3

I'm doing text analysis using R. Is there a way to remove all the words not in caps using tm or stringi?

If I have something like this

Albert Einstein went to the store and saw his friend Nikola Tesla ... + 200 pags

to be converted into

Albert Einstein Nikola Tesla

Best regards

pachadotdev
  • 3,345
  • 6
  • 33
  • 60

2 Answers2

8

You could just remove those words using a simple regex

gsub("\\b[a-z]+\\s+", "", x)
# [1] "Albert Einstein Nikola Tesla"

This is just looking for a word boundary > low case letter > all the letters after it > all the spaces after it and removes it


Though in cases you have words such as don't, you would need a bit more complicated regex. Something like

x <- "if Albert Einstein didn't see his friend Nikola Tesla leavin'"
gsub("\\b[a-z][^ ]*(\\s+)?", "", x)
# [1] "Albert Einstein Nikola Tesla "
David Arenburg
  • 91,361
  • 17
  • 137
  • 196
  • `(\\s+)?` is also known as `\\s*` :) the extra space is annoying - not obvious how to fix in a single regex (without making a complete mess out of it) – eddi May 03 '16 at 21:43
  • @eddi, yeah thanks- though not sure if any better.
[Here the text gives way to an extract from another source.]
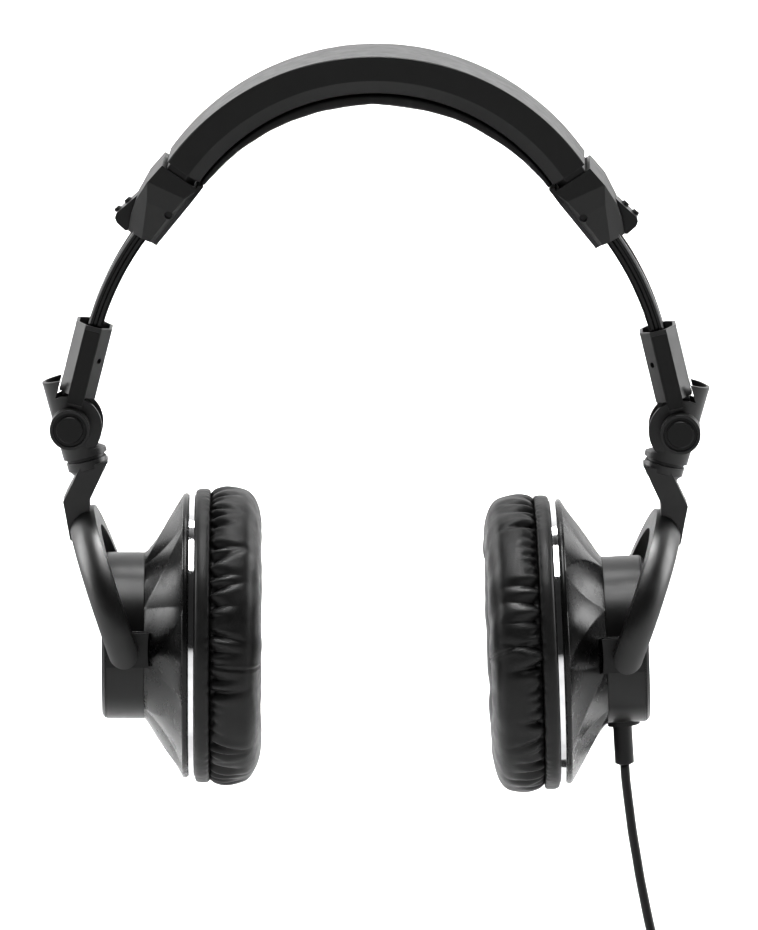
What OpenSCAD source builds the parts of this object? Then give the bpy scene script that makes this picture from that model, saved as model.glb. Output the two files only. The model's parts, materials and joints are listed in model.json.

Regarding the extra space- it will only happen in that certain case when there some punctuation at the end of the whole document, but I guess it's not such a big loss for the OP, eh? – David Arenburg May 03 '16 at 21:55
6

Just use grep and a regular expression:

words <- 'Albert Einstein went to the store and saw his friend Nikola Tesla'

# split to vector of individual words
vec <- unlist(strsplit(words, ' '))
# just the capitalized ones
caps <- grep('^[A-Z]', vec, value = T)
# assemble back to a single string, if you want
paste(caps, collapse=' ')
arvi1000
  • 9,393
  • 2
  • 42
  • 52